Exercise prompt> Every line in the listing is to be echoed verbatim.
## START Dataset section
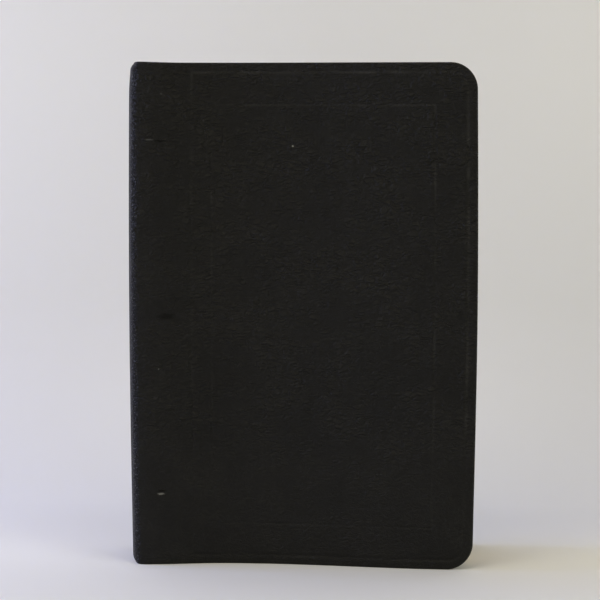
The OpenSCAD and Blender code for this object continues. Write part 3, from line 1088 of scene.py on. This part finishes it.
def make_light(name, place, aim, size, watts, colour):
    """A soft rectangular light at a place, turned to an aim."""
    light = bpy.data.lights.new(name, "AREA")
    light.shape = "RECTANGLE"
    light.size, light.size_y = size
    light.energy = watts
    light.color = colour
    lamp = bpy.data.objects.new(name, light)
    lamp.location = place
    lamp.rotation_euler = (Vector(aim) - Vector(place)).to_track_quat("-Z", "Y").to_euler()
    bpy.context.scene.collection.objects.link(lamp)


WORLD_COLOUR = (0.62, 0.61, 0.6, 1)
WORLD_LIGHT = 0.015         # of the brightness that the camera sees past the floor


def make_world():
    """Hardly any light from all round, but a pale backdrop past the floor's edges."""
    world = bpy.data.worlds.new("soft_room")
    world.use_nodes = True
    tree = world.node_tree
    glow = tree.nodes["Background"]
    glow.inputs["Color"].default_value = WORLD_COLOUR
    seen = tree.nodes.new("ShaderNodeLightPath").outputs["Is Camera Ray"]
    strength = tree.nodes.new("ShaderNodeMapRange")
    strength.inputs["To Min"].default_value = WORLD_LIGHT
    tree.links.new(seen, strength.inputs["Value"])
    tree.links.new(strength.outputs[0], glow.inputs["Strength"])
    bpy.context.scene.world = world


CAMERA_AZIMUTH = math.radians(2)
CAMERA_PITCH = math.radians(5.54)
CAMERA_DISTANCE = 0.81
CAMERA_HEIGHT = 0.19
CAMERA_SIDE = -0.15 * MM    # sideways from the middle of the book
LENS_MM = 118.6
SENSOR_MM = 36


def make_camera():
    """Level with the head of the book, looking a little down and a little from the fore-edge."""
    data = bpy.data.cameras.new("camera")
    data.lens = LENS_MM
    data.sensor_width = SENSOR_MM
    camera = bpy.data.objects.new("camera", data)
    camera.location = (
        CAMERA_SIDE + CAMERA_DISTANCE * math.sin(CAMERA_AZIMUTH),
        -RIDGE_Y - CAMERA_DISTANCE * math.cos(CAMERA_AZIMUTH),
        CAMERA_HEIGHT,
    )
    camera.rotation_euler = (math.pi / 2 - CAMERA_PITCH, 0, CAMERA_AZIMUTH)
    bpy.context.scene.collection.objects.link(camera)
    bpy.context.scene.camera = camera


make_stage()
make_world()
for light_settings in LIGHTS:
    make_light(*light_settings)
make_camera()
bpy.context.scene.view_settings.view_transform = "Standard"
## END Dataset section
Solved exercise>
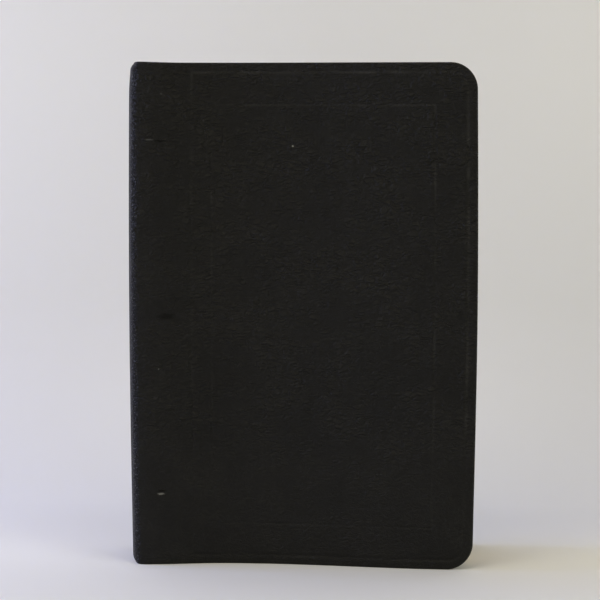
The OpenSCAD and Blender code for this object continues. Write part 3, from line 1088 of scene.py on. This part finishes it.
def make_light(name, place, aim, size, watts, colour):
    """A soft rectangular light at a place, turned to an aim."""
    light = bpy.data.lights.new(name, "AREA")
    light.shape = "RECTANGLE"
    light.size, light.size_y = size
    light.energy = watts
    light.color = colour
    lamp = bpy.data.objects.new(name, light)
    lamp.location = place
    lamp.rotation_euler = (Vector(aim) - Vector(place)).to_track_quat("-Z", "Y").to_euler()
    bpy.context.scene.collection.objects.link(lamp)


WORLD_COLOUR = (0.62, 0.61, 0.6, 1)
WORLD_LIGHT = 0.015         # of the brightness that the camera sees past the floor


def make_world():
    """Hardly any light from all round, but a pale backdrop past the floor's edges."""
    world = bpy.data.worlds.new("soft_room")
    world.use_nodes = True
    tree = world.node_tree
    glow = tree.nodes["Background"]
    glow.inputs["Color"].default_value = WORLD_COLOUR
    seen = tree.nodes.new("ShaderNodeLightPath").outputs["Is Camera Ray"]
    strength = tree.nodes.new("ShaderNodeMapRange")
    strength.inputs["To Min"].default_value = WORLD_LIGHT
    tree.links.new(seen, strength.inputs["Value"])
    tree.links.new(strength.outputs[0], glow.inputs["Strength"])
    bpy.context.scene.world = world


CAMERA_AZIMUTH = math.radians(2)
CAMERA_PITCH = math.radians(5.54)
CAMERA_DISTANCE = 0.81
CAMERA_HEIGHT = 0.19
CAMERA_SIDE = -0.15 * MM    # sideways from the middle of the book
LENS_MM = 118.6
SENSOR_MM = 36


def make_camera():
    """Level with the head of the book, looking a little down and a little from the fore-edge."""
    data = bpy.data.cameras.new("camera")
    data.lens = LENS_MM
    data.sensor_width = SENSOR_MM
    camera = bpy.data.objects.new("camera", data)
    camera.location = (
        CAMERA_SIDE + CAMERA_DISTANCE * math.sin(CAMERA_AZIMUTH),
        -RIDGE_Y - CAMERA_DISTANCE * math.cos(CAMERA_AZIMUTH),
        CAMERA_HEIGHT,
    )
    camera.rotation_euler = (math.pi / 2 - CAMERA_PITCH, 0, CAMERA_AZIMUTH)
    bpy.context.scene.collection.objects.link(camera)
    bpy.context.scene.camera = camera


make_stage()
make_world()
for light_settings in LIGHTS:
    make_light(*light_settings)
make_camera()
bpy.context.scene.view_settings.view_transform = "Standard"